De ce point de vue, le cas que nous signalons nous paraît psychologiquement, ou d’un point de vue plus nettement psychiatrique, de la plus grande signification. Cette fois, il s’agit pour le business, installée dans une dimension presque sacrée convoquée pour l’occasion, de tourner le dos aux conditions terrestres si décevantes, et de s’ouvrir vers l’éther, vers l’espace et les extra-terrestres. La fièvre de l’esprit envisage aisément qu’il s’agit là d’une perspective qui nous permettra de rencontrer des esprits plus ouverts, ceux des E.T., que ceux des piètres sapiens si rétifs à la poésie et à la beauté de l’économie portée aux confins métaphysiques. Il ne faut pas hésiter à poursuivre cette “analyse”, ou psychanalyse, en avançant que la hantise de la catastrophe habite également ces esprits élevés qui nous offrent comme encouragement à croire en notre avenir, une métaphysique de l’extra-terrestre et de l’offre et de la demande, permettant d’envisager de porter le libre échange et le capitalisme aux confins de l’espace et d’y fabriquer une compétitivité nouvelle, qui aurait plus ou moins l’aval de Dieu Lui-même… Ainsi atteindrions-nous le stade ultime du capitalisme triomphant en dépit de tout, qui revient à laisser sapiens à son ingratitude et à aller chercher ailleurs s’il n’y est pas, dans l’espace, dans l’espoir de rencontrer des esprits plus élevés parce que plus compréhensifs.

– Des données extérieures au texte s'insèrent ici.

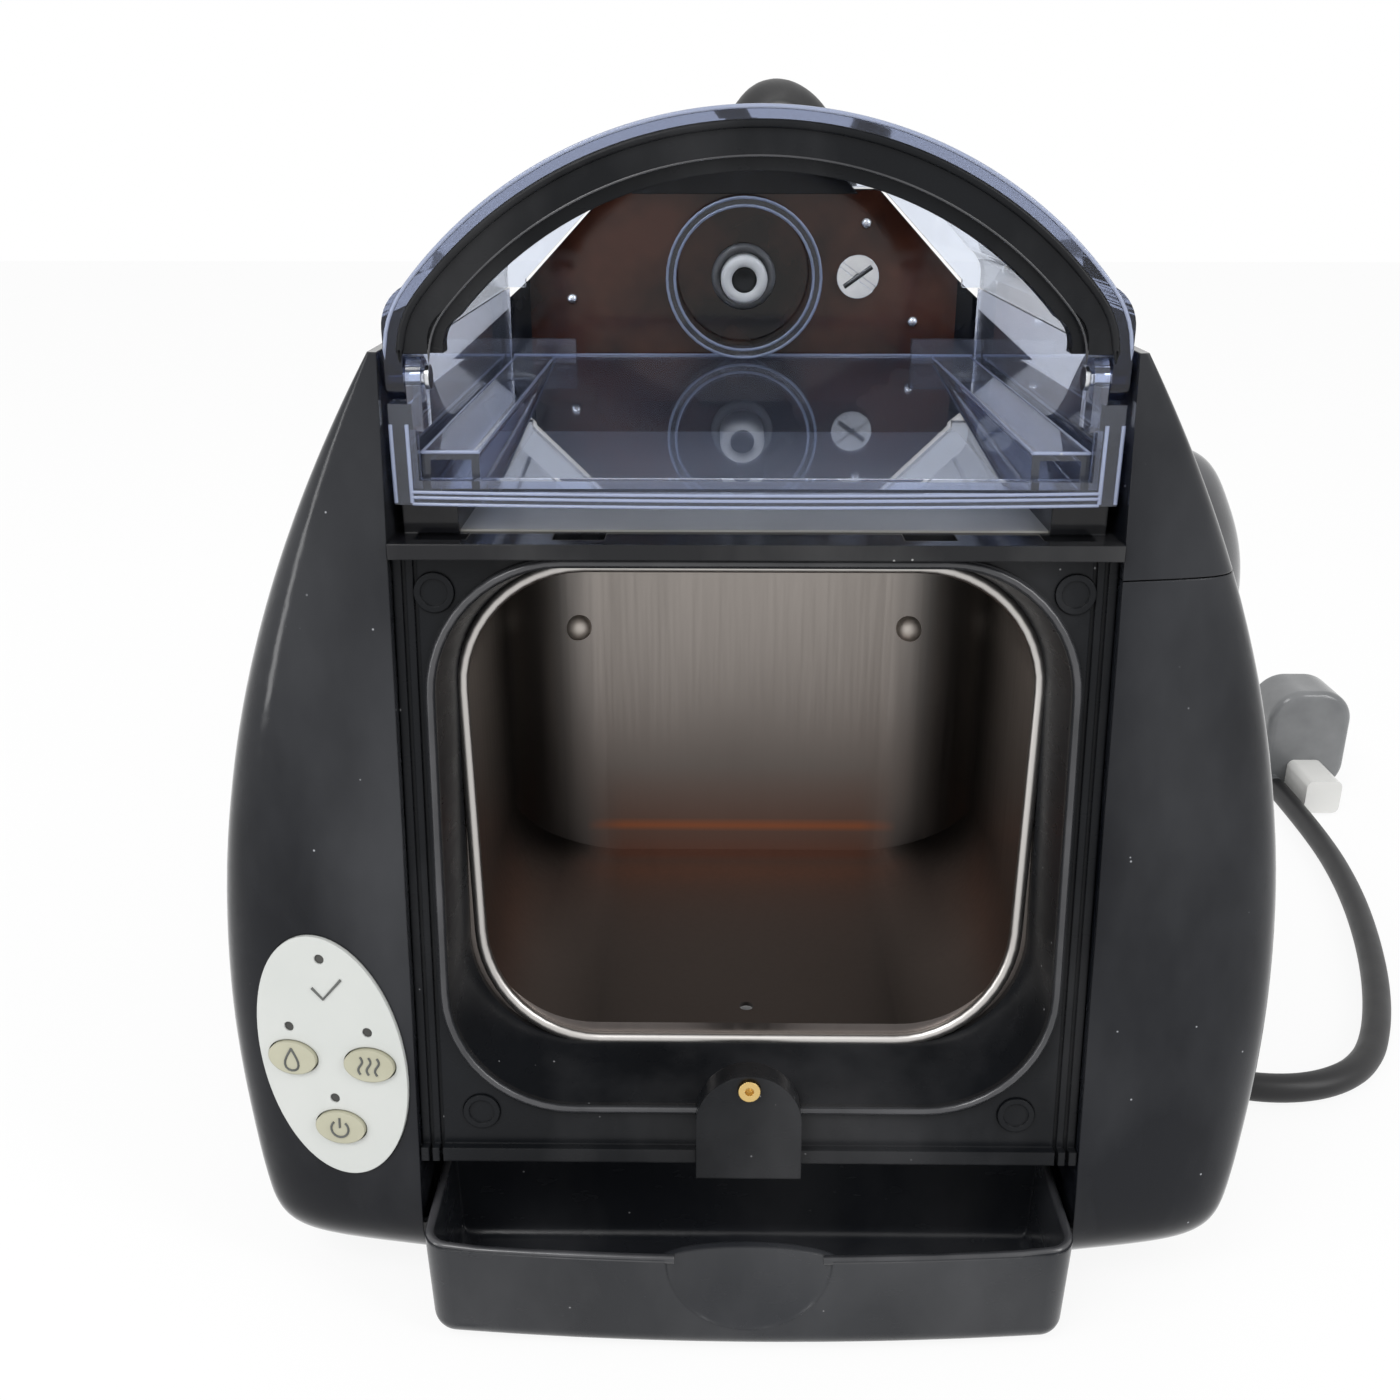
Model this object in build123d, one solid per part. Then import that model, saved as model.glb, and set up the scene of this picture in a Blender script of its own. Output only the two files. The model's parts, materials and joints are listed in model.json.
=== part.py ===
from build123d import *
import os
from math import atan, cos, radians, sin, sqrt, tan

os.makedirs("parts", exist_ok=True)

# Desk-top steam and ultrasonic jewellery cleaner.
# Millimetres. Z is up from the table, the front faces -Y, X = 0 is the middle of the body.

# Depth stations, as Y
rim_y = -73.0            # front rim of the clear hood
back_y = 107.0           # rear end of the side casings

# Fits and common thicknesses
wall = 2.5               # moulded casing wall
seam = 0.3               # gap between neighbouring casings
fit = 0.05               # radial clearance of pins and fitted spigots
loose = 0.25             # clearance round a button
beyond = 60.0            # how far a cutting form reaches past what it cuts

# Opening of the bezel round the steel compartment: it sets the width and height of the machine
open_w = 122.0
open_h = 112.0
open_mid_z = 104.25
open_r = 25.0
bezel_side = 7.2         # bezel beyond the opening, each side
bezel_half_x = open_w / 2 + bezel_side
bezel_bottom_z = open_mid_z - open_h / 2 - 12.25
bezel_plate = 3.0
bezel_recess = 2.5       # bezel face behind the casing edges
tunnel_depth = 17.0
tunnel_wall = 3.0
bead = 1.2
bead_w = 2.0
step_h = 3.0
step_t = 2.0
groove_xs = [bezel_half_x - 4.2, bezel_half_x - 2.0]
groove_w = 0.8
groove_t = 0.7
frame_screw_r = 3.8
gasket_t = 1.5
gasket_w = 2.0

# Deck under the clear hood
deck_z = open_mid_z + open_h / 2 + 4.75
deck_t = 3.0
deck_lead = 6.0
slot_w = 9.8
slot_d = 5.0
slot_xs = [bezel_half_x - 35.2, bezel_half_x - 9.2]

# Side casings
pod_inner_x = bezel_half_x + seam
pod_width = 42.8
pod_top_z = deck_z + 34.0
pod_widest_z = 68.5
pod_fade_height = 133.3
pod_fade_power = 2.035
pod_foot_tuck = 0.239
pod_foot_power = 1.842
casing_bottom_z = 4.0
rake_slope = 0.127       # how far the front leans back per unit of height
rake_top_z = deck_z + 1.0
pod_lead = 4.6           # casing edge ahead of the hood rim at rake_top_z
toe_z = 24.0             # the casing rounds under below this height
toe_tuck = 18.1
toe_power = 2.335
heel_tuck = 5.0
heel_power = 6.7
nose_depth = 22.5        # plan of the front: a flat curve that turns the outer corner
nose_slope = 0.15
nose_flat = 0.744
nose_side = 0.772
rear_share = 0.85        # casing width at the rear over its width at the front
crest_y = -61.0          # rear end of the tall front pods
roof_y = -13.0           # where the low rear roof starts
roof_z = deck_z + 13.0
cavity_top_z = deck_z + 23.0
inner_wall_depth = 20.0  # the casing's inner wall ends this far behind the hood rim
level_heights = [0.0, 1.5, 3.5, 6.0, 9.5, 14.0, 20.0, 30.0, 44.0, 60.0, 78.0, 98.0, 118.0, 138.0, 156.0, 172.0,
                 185.0, 195.0]

# Lift-off cap of the right pod, and the pocket behind it
cap_seam_z = deck_z - 7.0
cap_back_y = -46.0
cap_spigot = 6.0
knob_x = pod_inner_x + 23.0
knob_y = -21.0
knob_r = 19.8
knob_base_z = deck_z - 35.5
knob_skirt_z = knob_base_z + 9.5
knob_top_z = knob_base_z + 42.5
knob_flutes = 16
pocket_gap = 1.5

# Steel compartment
mouth_side = 3.0         # the compartment is this much narrower than the opening, each side
mouth_over = 5.0
liner_w = open_w - 2 * mouth_side
liner_h = open_h - 2 * mouth_over
liner_mid_z = open_mid_z + 1.75
liner_depth = 84.0       # back wall behind the hood rim
liner_t = 1.0
liner_corner = 22.0
lip = 1.7                # width of steel seen round the compartment's mouth
stud_x = liner_w / 2 - 15.4
stud_z = liner_mid_z + 13.0
stud_r = 3.2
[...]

De tels signes, dans la logique de ce que nous avons relevé, représentent enfin des indications tout à fait terrestres d’une certaine prescience catastrophique. Les grands businessmen n’en sont pas dépourvues ; simplement, ils lisent mal dans les cieux et prennent les signes de catastrophes proches pour des promesses du passage à un niveau supérieur du business-monde, ici à l’échelon E.T., – un business-univers à l’échelle cosmique, enfin quitte des agaçantes récriminations terrestres, – humaines, trop humaines.